Crustal evolution of the early earth: The role of major impacts

Impact cratering was an important — even dominant — process affecting the crustal evolution of the small terrestrial planets. The fundamental highlands/maria dichotomy of the Moon's surface can be traced to a late heavy bombardment by basin-forming, asteroid-sized bodies which produced not only a topographic division in the lunar crust but also localized the later eruptions of mare basalts. Major impact basins with diameters in excess of 200 km are recognized throughout the inner solar system from Mars to Mercury.

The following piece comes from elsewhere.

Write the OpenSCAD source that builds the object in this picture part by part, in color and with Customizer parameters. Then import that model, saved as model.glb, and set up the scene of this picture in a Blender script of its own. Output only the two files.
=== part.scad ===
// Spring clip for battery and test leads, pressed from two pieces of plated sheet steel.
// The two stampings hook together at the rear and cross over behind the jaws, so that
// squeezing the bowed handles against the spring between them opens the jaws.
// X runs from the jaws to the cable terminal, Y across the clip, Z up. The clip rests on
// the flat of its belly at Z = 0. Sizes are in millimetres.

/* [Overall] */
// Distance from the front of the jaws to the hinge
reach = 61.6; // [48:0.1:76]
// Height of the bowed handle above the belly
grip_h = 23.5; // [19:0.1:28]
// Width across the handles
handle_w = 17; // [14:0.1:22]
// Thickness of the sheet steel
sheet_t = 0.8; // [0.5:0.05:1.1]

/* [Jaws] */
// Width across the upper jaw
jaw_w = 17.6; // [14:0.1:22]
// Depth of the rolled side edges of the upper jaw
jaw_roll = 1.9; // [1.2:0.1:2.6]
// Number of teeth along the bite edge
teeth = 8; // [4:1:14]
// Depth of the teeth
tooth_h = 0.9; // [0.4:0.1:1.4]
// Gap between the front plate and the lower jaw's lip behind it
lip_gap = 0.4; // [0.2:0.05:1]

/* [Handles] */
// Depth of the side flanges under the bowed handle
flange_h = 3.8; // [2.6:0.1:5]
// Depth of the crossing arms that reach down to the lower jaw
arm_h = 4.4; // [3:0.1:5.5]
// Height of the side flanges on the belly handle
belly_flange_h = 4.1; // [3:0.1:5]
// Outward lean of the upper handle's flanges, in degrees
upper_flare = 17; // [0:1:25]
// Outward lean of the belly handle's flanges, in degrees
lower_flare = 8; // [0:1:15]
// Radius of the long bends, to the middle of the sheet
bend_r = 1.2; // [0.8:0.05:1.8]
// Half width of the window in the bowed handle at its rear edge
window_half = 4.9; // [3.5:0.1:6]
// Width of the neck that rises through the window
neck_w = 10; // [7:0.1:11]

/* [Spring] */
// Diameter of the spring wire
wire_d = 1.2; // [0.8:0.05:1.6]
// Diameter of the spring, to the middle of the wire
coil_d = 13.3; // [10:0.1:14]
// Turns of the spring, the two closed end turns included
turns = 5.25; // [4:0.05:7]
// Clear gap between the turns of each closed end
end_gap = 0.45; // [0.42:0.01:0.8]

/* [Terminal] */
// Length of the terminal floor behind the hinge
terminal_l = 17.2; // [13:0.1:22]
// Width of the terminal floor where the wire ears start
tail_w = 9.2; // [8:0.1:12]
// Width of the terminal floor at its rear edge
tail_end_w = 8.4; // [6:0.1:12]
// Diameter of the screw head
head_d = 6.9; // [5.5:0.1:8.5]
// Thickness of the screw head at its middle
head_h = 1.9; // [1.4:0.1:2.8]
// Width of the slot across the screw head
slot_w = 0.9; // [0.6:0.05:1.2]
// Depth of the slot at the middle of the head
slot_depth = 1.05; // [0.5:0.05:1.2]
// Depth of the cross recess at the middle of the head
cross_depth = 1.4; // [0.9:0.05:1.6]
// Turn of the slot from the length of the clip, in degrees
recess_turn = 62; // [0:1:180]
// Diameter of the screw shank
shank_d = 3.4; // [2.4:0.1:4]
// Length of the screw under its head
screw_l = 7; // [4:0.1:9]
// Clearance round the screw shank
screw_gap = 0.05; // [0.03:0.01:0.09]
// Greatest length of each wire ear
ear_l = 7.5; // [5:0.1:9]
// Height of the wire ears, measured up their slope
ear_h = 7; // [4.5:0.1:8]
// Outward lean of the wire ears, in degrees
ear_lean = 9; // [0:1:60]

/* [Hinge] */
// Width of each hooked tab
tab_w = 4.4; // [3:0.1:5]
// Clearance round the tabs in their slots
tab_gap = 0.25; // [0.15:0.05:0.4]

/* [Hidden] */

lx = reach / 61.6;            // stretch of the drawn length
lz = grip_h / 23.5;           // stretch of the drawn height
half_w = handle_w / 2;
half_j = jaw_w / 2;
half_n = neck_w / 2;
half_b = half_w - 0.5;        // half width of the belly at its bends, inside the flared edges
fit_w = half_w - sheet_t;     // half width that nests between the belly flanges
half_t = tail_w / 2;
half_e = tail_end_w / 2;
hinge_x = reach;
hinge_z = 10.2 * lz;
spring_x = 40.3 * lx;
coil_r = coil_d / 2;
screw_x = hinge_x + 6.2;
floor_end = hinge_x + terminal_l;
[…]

Similar craters must have formed on the Earth prior to 4 Ga ago, and the minimum number of such basin-forming impacts can be calculated by scaling from the observed (minimum) number preserved on the Moon. When allowance is made for differences in impact velocity, gravitational cross-section and the effects of gravity on crater diameter, it is found that at least 50% of a presumed global sialic crust would have been converted into impact basins by 4 Ga ago. Among the effects resulting from the impact of an asteroidal object on the early crust were: (a) establishment of a topographic dichotmy of 3–4 km (after isostatic adjustment), (b) pressure-release partial melting of the upper mantle and rapid flooding of the basin floor by basalt, and (c) enhancement of thermal gradients in the sub-basin lithosphere and upper asthenosphere. Comparative planetary data such as impact scaling can be used as important constraints on models of the early terrestrial crust. For example, the topography resulting from impact bombardment produced discrete oceans and dry land by 4 Ga ago, making unreasonable models of a globe-encircling ocean on the Earth after that time.